Pour les partisans du Kite peyi m mache, les millions de manifestants qui réclamaient de meilleures conditions de vie sont les problèmes d’un pays qui fonctionne à merveille. En d’autres termes, les luttes revendicatives des masses populaires actuelles constituent un problème pour les défenseurs du système capitaliste sauvage implanté en Haïti à coup de balles, de bombes et de matraques des soldats étatsuniens entre 1915 et 1934.

Ce 28 juillet 2020 maquant les 105 ans de l’occupation américaine de Haïti, il est important de revisiter notre passé, pour comprendre notre présent, afin de mieux construire notre avenir. Le contrôle et la domination de l’impérialisme américain à travers son Ambassade et d’autres organismes internationaux en Haïti constituent un danger imminent pour la construction d’un projet national. L’occupation n’avait pas apporté et n’apportera aucun changement positif au profit des fils d’Haïti.

L’arrivée des occupants

Les blancs du navire de guerre Washington débarquèrent avec 330 soldats américains à bord, a écrit Roger Gaillard (3). Il était 5h30 du soir, un 28 juillet 1915, dans le quartier de Bizoton de la Commune de Carrefour, en Haïti.

L’impérialisme américain voulait asseoir sa domination sur le continent américain, selon la doctrine interventionniste de Monroe : l’Amérique aux Américains. Les territoires sud-américains et caribéens occupèrent une place de choix dans la stratégie de conquête étasunienne. Suzy Castor affirmait que l’Amérique Latine et les Caraïbes, « Avec ses terres tropicales, riches et fertiles, sa proximité géographique et sa position face au Canal de Panama, la “Méditerranée Américaine” était considérée par plusieurs hommes d’État du Nord comme une chasse gardée particulière » (Castor, 1988, P.44). Les États-Unis dans sa phase impérialiste naissante occupèrent le Nicaragua et la Colombie en 1903 ; créèrent la République de Panama en 1903, en découpant une partie du territoire colombien ; envahirent la République Dominicaine en 1905 ; débarquèrent au Mexique, à Veracruz en 1914 etc.

En Haïti, « les envahisseurs ne rencontrèrent aucune résistance organisée» (Gaillard, 1981, P.12). Mais pas avant que l’intrépide et le Héros national Charlemagne Péralte et son Armée Révolutionnaire décidèrent de passer à l’action contre les inconvenants occupants qui viennent souiller la dignité nationale.

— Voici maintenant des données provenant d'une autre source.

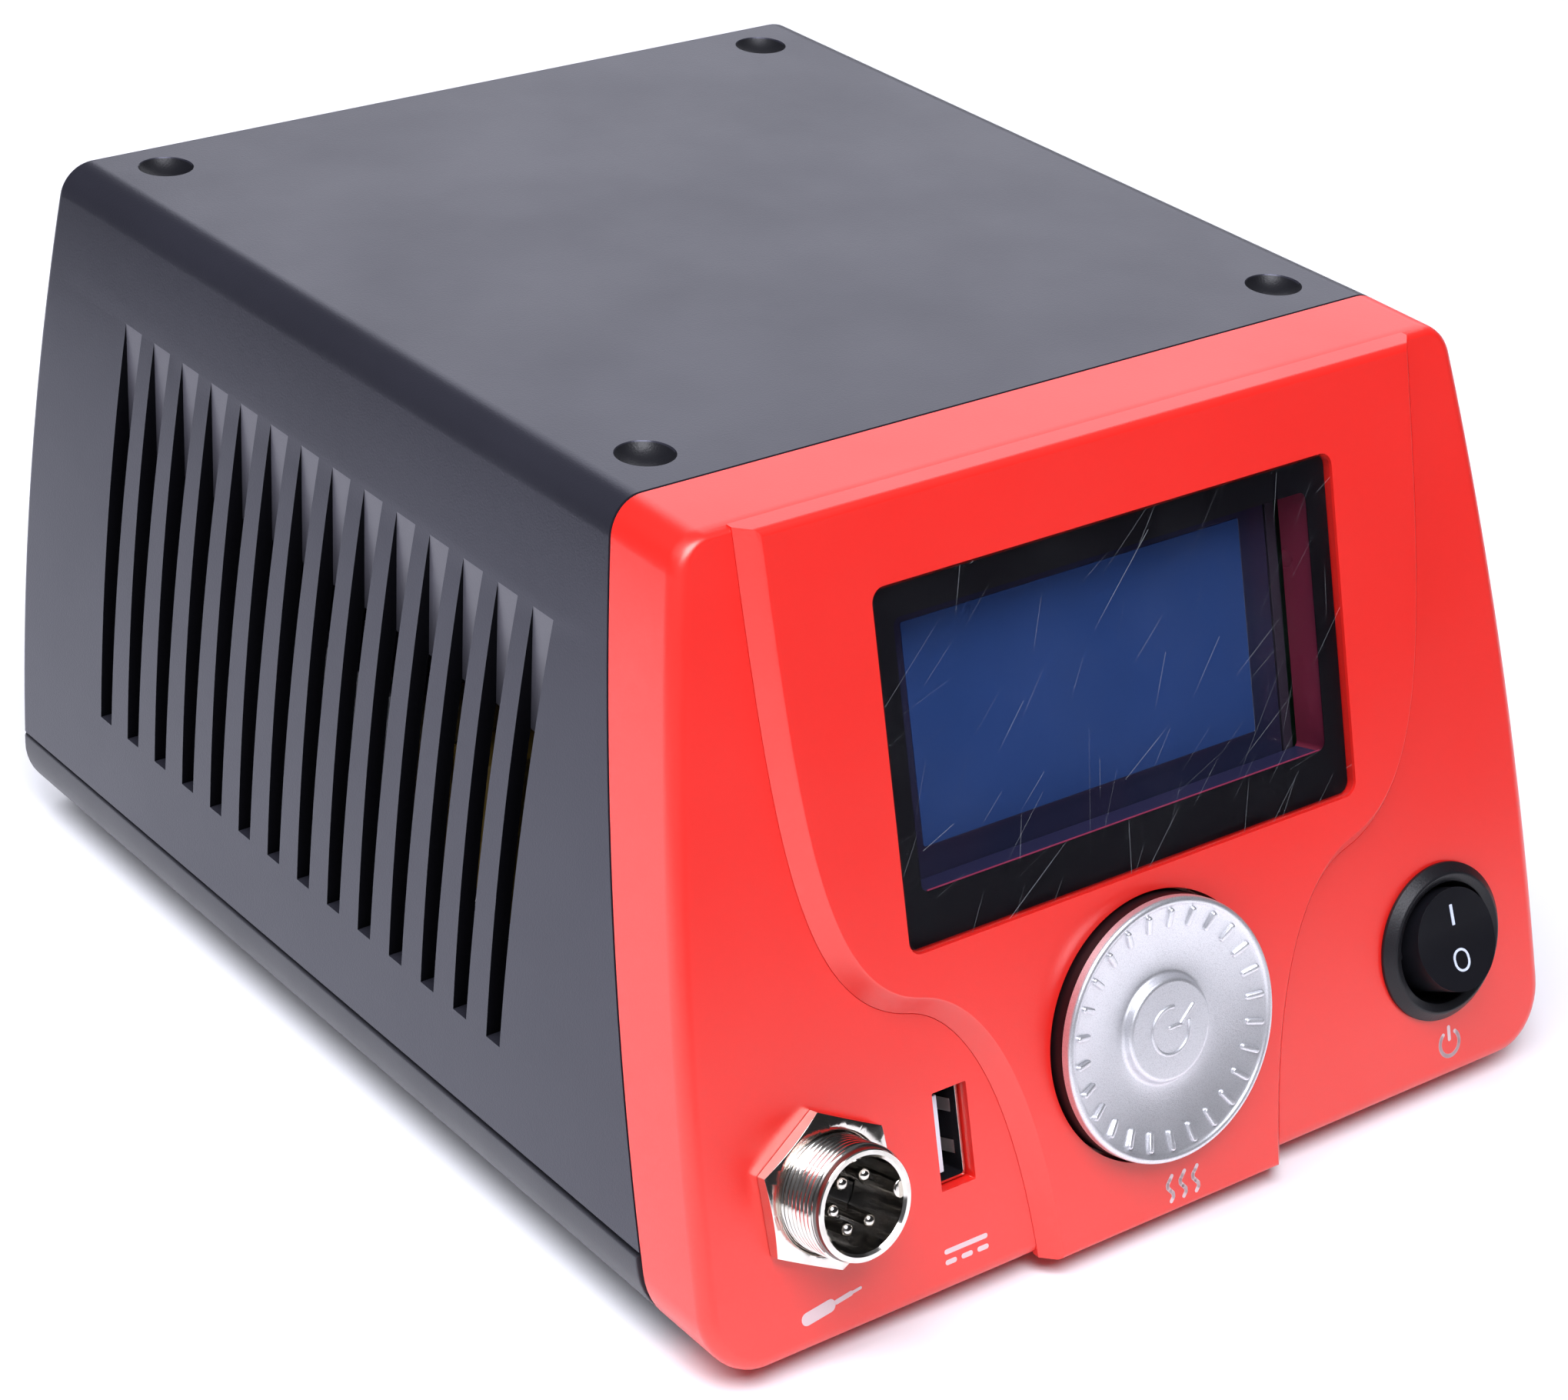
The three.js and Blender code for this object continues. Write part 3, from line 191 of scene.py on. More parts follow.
def turned(profile, sides=96):
    """A profile of (radius, height) points, turned round Z."""
    corners, rows = [], []
    for radius, height in profile:
        first = len(corners)
        if radius < 1e-6:
            corners.append((0, 0, height))
            rows.append([first] * sides)
            continue
        rows.append([first + i for i in range(sides)])
        for i in range(sides):
            angle = 2 * math.pi * i / sides
            corners.append((radius * math.cos(angle), radius * math.sin(angle), height))
    faces = []
    for low, high in zip(rows, rows[1:]):
        for i in range(sides):
            j = (i + 1) % sides
            face = list(dict.fromkeys([low[i], low[j], high[j], high[i]]))
            if len(face) > 2:
                faces.append(face)
    return corners, faces


def rod(radius, low, high, x=0, y=0, sides=48):
    return moved(turned([(0, low), (radius, low), (radius, high), (0, high)], sides), x, y)


def placed(shape, matrix):
    corners, faces = shape
    return [tuple(matrix @ Vector(c)) for c in corners], faces


def moved(shape, x=0, y=0, z=0):
    return placed(shape, Matrix.Translation((x, y, z)))


def rotated(shape, degrees, axis):
    return placed(shape, Matrix.Rotation(math.radians(degrees), 4, axis))


def together(*shapes):
    corners, faces = [], []
    for more_corners, more_faces in shapes:
        first = len(corners)
        corners += more_corners
        faces += [[first + i for i in face] for face in more_faces]
    return corners, faces


# ---- objects


def new_object(name, shape, place):
    corners, faces = placed(shape, place)
    mesh = bpy.data.meshes.new(name)
    mesh.from_pydata(corners, [], faces)
    work = bmesh.new()
    work.from_mesh(mesh)
    bmesh.ops.recalc_face_normals(work, faces=work.faces)
    work.to_mesh(mesh)
    work.free()
    obj = bpy.data.objects.new(name, mesh)
    bpy.context.scene.collection.objects.link(obj)
    return obj


def apply_modifiers(obj):
    graph = bpy.context.evaluated_depsgraph_get()
    mesh = bpy.data.meshes.new_from_object(obj.evaluated_get(graph))
    obj.modifiers.clear()
    obj.data = mesh


def boolean(obj, operation, tool):
    """Changes an object by a tool object, and uses the tool up."""
    change = obj.modifiers.new("change", "BOOLEAN")
    change.operation = operation
    change.solver = "MANIFOLD"
    change.object = tool
    apply_modifiers(obj)
    bpy.data.objects.remove(tool)


def combine(obj, operation, *shapes, place):
    """Changes an object by one shape after another."""
    for shape in shapes:
        boolean(obj, operation, new_object("tool", shape, place))


def cut(obj, *shapes, place):
    combine(obj, "DIFFERENCE", *shapes, place=place)


def round_edges(obj, width, segments=2, angle=SHARP, miter="MITER_ARC"):
    """Modifiers that weld the corners and round the sharp edges by a width in millimetres."""
    weld = obj.modifiers.new("weld", "WELD")
    weld.merge_threshold = WELD * MM
    if width:
        edges = obj.modifiers.new("edges", "BEVEL")
        edges.width = width * MM
        edges.segments = segments
        edges.limit_method = "ANGLE"
        edges.angle_limit = math.radians(angle)
        edges.miter_outer = miter


def even_normals(obj):
    normals = obj.modifiers.new("normals", "WEIGHTED_NORMAL")
    normals.keep_sharp = True


def dress(obj, look, node=None, body="case", width=0, segments=2, angle=SHARP):
    """Finishes a new piece: rounded and shaded edges, its look or looks, the body that carries
    it and the CAD node it stands for. A width of 0 only welds the corners,
    and None leaves the mesh alone."""
    if width is not None:
        round_edges(obj, width, segments, angle)
        apply_modifiers(obj)
    obj.data.shade_smooth()
    obj.data.set_sharp_from_angle(angle=math.radians(angle))
    even_normals(obj)
    obj.data.materials.clear()
    for material in look if isinstance(look, tuple) else [look]:
        obj.data.materials.append(material)
    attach(obj, body)
    if node:
        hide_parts(node)


def paint(obj, place, pick):
    """Gives each face one of its piece's looks, picked by the face's middle and its normal."""
    inverse = place.inverted()
    for face in obj.data.polygons:
        face.material_index = pick(inverse @ face.center, face.normal)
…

La « machine d’État » a perdu toute crédibilité aux yeux des citoyens haïtiens. Les institutions furent la vache à lait des intérêts particuliers des hommes au pouvoir et des nantis. Selon Gaillard, « La communauté était, en effet, disloquée. Aucune des deux ailes de la bourgeoise ne pouvant imposer durablement son hégémonie à l’autre, la classe dominante, désunie, était devenue à son tour incapable d’instaurer valablement son autorité parmi les masses populaires. Déçues de trop nombreuses expériences, ces dernières, de leur côté, avaient renoncé depuis longtemps, depuis Salnave peut-être, à se rallier aux mots d’ordre  de telle ou telle couche de la classe politicienne » (Ibid).

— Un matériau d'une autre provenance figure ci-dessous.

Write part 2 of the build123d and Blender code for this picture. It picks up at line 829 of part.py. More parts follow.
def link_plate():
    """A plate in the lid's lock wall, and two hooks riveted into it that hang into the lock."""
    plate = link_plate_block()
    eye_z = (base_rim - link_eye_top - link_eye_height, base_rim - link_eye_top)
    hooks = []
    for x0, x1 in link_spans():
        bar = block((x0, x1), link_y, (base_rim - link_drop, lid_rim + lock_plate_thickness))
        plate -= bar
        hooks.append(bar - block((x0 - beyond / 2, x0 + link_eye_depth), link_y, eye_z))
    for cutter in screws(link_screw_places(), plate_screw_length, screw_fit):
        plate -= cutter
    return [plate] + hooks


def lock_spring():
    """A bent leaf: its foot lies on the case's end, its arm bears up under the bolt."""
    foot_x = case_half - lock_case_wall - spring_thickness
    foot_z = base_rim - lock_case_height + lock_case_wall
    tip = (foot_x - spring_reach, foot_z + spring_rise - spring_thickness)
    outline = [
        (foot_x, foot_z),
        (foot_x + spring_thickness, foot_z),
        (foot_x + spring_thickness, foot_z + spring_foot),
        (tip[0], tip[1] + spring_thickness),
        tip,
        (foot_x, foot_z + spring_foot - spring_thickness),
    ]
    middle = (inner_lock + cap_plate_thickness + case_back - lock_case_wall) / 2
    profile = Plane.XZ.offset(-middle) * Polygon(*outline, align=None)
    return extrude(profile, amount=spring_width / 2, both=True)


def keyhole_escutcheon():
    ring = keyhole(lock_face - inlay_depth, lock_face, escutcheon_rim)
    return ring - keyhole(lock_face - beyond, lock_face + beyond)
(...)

Roger Gaillard soutient que « Sans modèle, sans guide, (…), sans armes, sans nation, l’homme du Peuple, face à l’envahisseur, fut d’abord désemparé. Comment pouvait-il sauver la patrie, puisqu’en fait, il n’en avait plus ? On ne peut défendre ce qu’on n’a pas… » (Gaillard, 1981, P.13).

Les couches dominantes ont considéré le débarquement des envahisseurs comme un atout pour assurer leur domination sur les masses populaires qui revendiquent un pays autre. Elles voient un peu de « sécurité » dans ce débarquement des blancs. En apprenant que « l’étranger était enfin là, elles laissaient éclater leur soulagement» a écrit Gaillard en décrivant le comportement désinvolte des politiciens et fonctionnaires au moment de l’arrivée des envahisseurs.

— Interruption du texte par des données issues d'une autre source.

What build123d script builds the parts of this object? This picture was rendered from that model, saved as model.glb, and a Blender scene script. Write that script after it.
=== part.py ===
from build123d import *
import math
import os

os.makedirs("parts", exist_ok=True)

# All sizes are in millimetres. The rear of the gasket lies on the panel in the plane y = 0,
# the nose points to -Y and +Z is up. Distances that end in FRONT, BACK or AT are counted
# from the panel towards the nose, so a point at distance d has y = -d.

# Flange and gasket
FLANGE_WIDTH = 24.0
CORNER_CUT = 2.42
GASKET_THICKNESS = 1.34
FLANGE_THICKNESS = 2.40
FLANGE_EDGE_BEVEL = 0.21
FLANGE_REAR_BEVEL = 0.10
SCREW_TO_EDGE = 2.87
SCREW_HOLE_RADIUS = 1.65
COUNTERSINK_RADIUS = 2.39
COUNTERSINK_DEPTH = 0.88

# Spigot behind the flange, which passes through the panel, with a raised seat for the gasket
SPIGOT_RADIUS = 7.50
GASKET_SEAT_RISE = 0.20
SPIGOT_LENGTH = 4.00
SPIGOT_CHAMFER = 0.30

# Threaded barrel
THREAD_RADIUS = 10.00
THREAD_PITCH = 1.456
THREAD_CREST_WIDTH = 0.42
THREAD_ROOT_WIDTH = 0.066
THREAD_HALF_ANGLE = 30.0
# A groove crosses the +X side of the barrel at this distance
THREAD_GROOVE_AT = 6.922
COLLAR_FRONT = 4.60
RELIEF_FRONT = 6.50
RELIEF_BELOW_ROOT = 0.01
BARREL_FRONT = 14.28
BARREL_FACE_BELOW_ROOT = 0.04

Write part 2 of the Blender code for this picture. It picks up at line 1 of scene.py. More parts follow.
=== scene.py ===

Les occupants ne tardèrent pas pour commencer à tuer et blesser les Port-au-Princiens qui ont versé leur sang, le lendemain même. Ces victimes n’étaient autres que des personnes qui vaquaient à leur occupation. La classe politique et les fonctionnaires ont fait profil bas et ont considéré l’arrivée des occupants comme une expédition punitive que le pays à bien mérité. Les leaders politiques commencèrent à appeler au calme du côté des forces de l’ordre qui a perdu Joseph Pierre, assassiné par les occupants dans une échauffourée dans l’Arsenal au Champs-de-Mars.

La classe politique témoigna « à l’égard des occupants de leur bonne volonté accueillante ». Les envahisseurs ont trouvé rapidement leur poulain idéal : Sudre Dartiguenave, le président du Sénat qui fut nommé illico Président du pays par une Assemblée Nationale soumise. La collaboration avec les envahisseurs commença rapidement pour instaurer un régime plus répressif ayant une armée distribuée sur la totalité du territoire national, assurant ainsi les intérêts des occupants face aux turbulences paysannes.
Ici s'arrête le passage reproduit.